The newly-certified representative would bargain in its own right for a contract and that may mean new terms in the agreement. Where the same union represents employees on both carriers, the negotiations may take the form of “contract amalgamation”–negotiating to combine the terms of the two labor agreements in an acceptable way. For a merger involving Delta, however, bargaining would essentially be from scratch, since most of the larger employee groups are now nonunion, again except for the pilots.
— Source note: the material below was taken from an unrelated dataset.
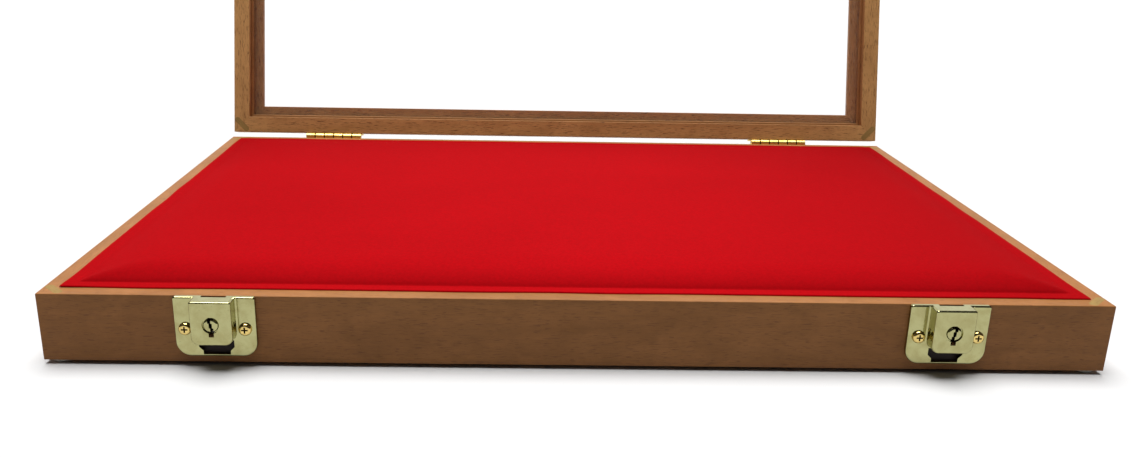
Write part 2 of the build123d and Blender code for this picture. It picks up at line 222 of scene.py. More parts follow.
def mitred(side, half, section, gap=0.0):
    """One side of a mitred frame: points and faces.

    half is the frame's half width and half depth, and section is a closed line of
    (inset from the outer face, height) pairs. It is carried along the side, and each
    point of it stops short of the side's end by its own inset, which cuts the mitre.
    """
    along, inward = (np.array(v, float) for v in SIDES[side])
    reach = abs(along) @ half
    edge = abs(inward) @ half
    inset, height = section[:, 0], section[:, 1]
    stop = reach - inset - gap
    ends = np.array([-1, 1])[:, None] * stop[None, :]
    flat = ends[..., None] * along + (inset - edge)[None, :, None] * inward
    points = np.concatenate([flat, np.broadcast_to(height[None, :, None], ends.shape + (1,))], -1)
    grain = np.stack([ends, np.broadcast_to(inset, ends.shape), np.broadcast_to(height, ends.shape)], -1)
    return points, capped(2, len(section)), grain


def slab(half, corner_r, rows, corner_steps=6):
    """A plate with a rounded outline: points and faces.

    half is its half width and half depth. Each row is an (inset, height) pair: the
    outline drawn in by the inset, at that height. The outline is four quarter turns
    about the corners' centres.
    """
    quarter = np.linspace(0, math.pi / 2, corner_steps)
    turn = (np.arange(4)[:, None] * math.pi / 2 + quarter[None, :]).ravel()
    which = np.repeat(np.arange(4), corner_steps)
    signs = np.array([(1, 1), (-1, 1), (-1, -1), (1, -1)])[which]
    centre = signs * (np.asarray(half) - corner_r)
    inset, height = np.asarray(rows, float).T
    ray = np.stack([np.cos(turn), np.sin(turn)], -1)
    flat = centre[None] + (corner_r - inset)[:, None, None] * ray[None]
    lift = np.broadcast_to(height[:, None, None], flat.shape[:2] + (1,))
    return np.concatenate([flat, lift], -1), capped(len(inset), len(turn))


def eased_rows(low, high, ease, steps=4):
    """Rows for a slab whose lower and upper edges are quarter rounds."""
    a = np.linspace(0, math.pi / 2, steps)
    foot = np.stack([ease * (1 - np.sin(a)), low + ease * (1 - np.cos(a))], -1)
    top = np.stack([ease * (1 - np.cos(a)), high - ease * (1 - np.sin(a))], -1)
    return np.concatenate([foot, top])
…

Such bargaining will undoubtedly lead to improvements in terms and conditions of employment whether in contract amalgamation by the pilots or in negotiations for a new agreement to cover the combined union/non-union employee groups. Both Delta and NWA cut employee pay and work rules significantly while in bankruptcy. A combination of carriers is sold to the public, Wall Street and Congress as creating a more financially healthy and competitive carrier. Well, a carrier with more money and a stronger competitive position should have better labor contracts, too. That certainly will be the employees’ position if they are wise enough to vote for a union representative. If, however, they unwisely choose the nonunion course that most Delta employee groups apparently favored for many years, they will learn to their disappointment (as Delta employees did in its bankruptcy) that terms and conditions will be imposed by their carrier without bargaining and with regard only to reducing labor costs to the lowest level available–and then they will watch as only the pilots improve their situation.